The Capitalist Manifesto
- Cover of the first edition
- Authors: Louis O. Kelso Mortimer J. Adler
- Language: English
- Subject: Capitalism
- Publisher: Random House
- Publication date: 1958
- Publication place: United States
- Media type: Print

= The Capitalist Manifesto (Kelso and Adler book) =

1958 book by Louis O. Kelso and Mortimer J. Adler

The Capitalist Manifesto is a 1958 book by Louis O. Kelso, a lawyer-economist and Employee Stock Ownership Plan (ESOP) inventor, and Mortimer J. Adler, a neo-Thomist philosopher. Kelso and Adler detail the three principles of economic justice, Participation, Distribution, and Limitation. These principles laid the foundation of what eventually came to be called binary economics. The term "binary" comes from attributing all production (participation) and just distribution of income to two factors, the human, classified as labor, and the non-human, classified as capital.

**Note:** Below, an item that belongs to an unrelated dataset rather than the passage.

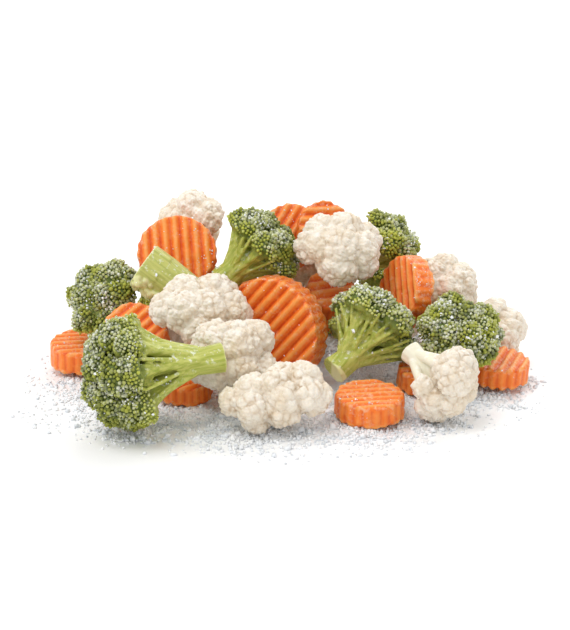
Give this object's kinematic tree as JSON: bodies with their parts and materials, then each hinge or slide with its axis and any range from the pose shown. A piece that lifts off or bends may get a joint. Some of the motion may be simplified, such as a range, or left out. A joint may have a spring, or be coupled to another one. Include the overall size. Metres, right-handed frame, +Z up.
{
  "type": "heap of frozen mixed vegetables",
  "caption": "A heap of frozen broccoli and cauliflower florets and crinkle-cut carrot slices, dusted with frost, lying on a thin bed of loose ice crystals.",
  "frame": {"origin": "the middle of the bed of ice crystals, on the surface that it lies on", "axes": "+Z up; +X to the right along the heap's longest side; +Y to the back, away from the side that the picture shows"},
  "size_m": [0.186, 0.16, 0.0599],
  "materials": {
    "broccoli": "frosted green buds over light yellow-green stalks",
    "cauliflower": "frosted warm cream, finely bumpy",
    "carrot": "frosted bright orange, crinkle-cut",
    "ice": "loose white ice crystals"
  },
  "bodies": {
    "root": {"cauliflower_under_left": "cauliflower", "cauliflower_under_middle": "cauliflower", "broccoli_under_middle": "broccoli", "cauliflower_under_right": "cauliflower", "carrot_inside_left": "carrot", "carrot_inside_middle": "carrot", "broccoli_back_left": "broccoli", "cauliflower_back": "cauliflower", "carrot_back_flat": "carrot", "broccoli_back_right": "broccoli", "carrot_back_right": "carrot", "carrot_back_leaning": "carrot", "cauliflower_high_back": "cauliflower", "carrot_flat_left": "carrot", "carrot_low_left": "carrot", "carrot_flat_front": "carrot", "carrot_low_middle": "carrot", "carrot_flat_right": "carrot", "cauliflower_right": "cauliflower", "cauliflower_front": "cauliflower", "cauliflower_front_right": "cauliflower", "broccoli_right": "broccoli", "broccoli_standing": "broccoli", "carrot_big_front": "carrot", "cauliflower_centre": "cauliflower", "broccoli_front_left": "broccoli", "carrot_middle_left": "carrot", "broccoli_left": "broccoli", "cauliflower_middle": "cauliflower", "carrot_middle_right": "carrot", "cauliflower_back_right": "cauliflower", "carrot_right": "carrot", "broccoli_top_right": "broccoli", "broccoli_cut_stalk": "broccoli", "carrot_upper_left": "carrot", "cauliflower_top_left": "cauliflower", "broccoli_top": "broccoli", "carrot_top": "carrot", "cauliflower_top": "cauliflower", "carrot_top_back": "carrot", "ice_crystals": "ice"}
  },
  "joints": []
}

In the Preface, Adler acknowledged Kelso as the originator of the theory.

== Publication history ==

- New York: Random House, 1958.
- Westport, Connecticut: Greenwood Press, 1975.
- Whitefish, Montana: Literary Licensing, LLC, 2011.

==Reception==
The Capitalist Manifesto was on The New York Times Non-Fiction Best Seller List in February and March 1958, ranking 15th and 13th, respectively, and was reviewed in a number of major publications, including Time, which stated that the book presents its analysis as "a revolutionary force in human affairs offering still unplumbed promise for the future," and that it "refutes the charge that capitalist thought has lost the imaginative flexibility to cope with the challenges of the age."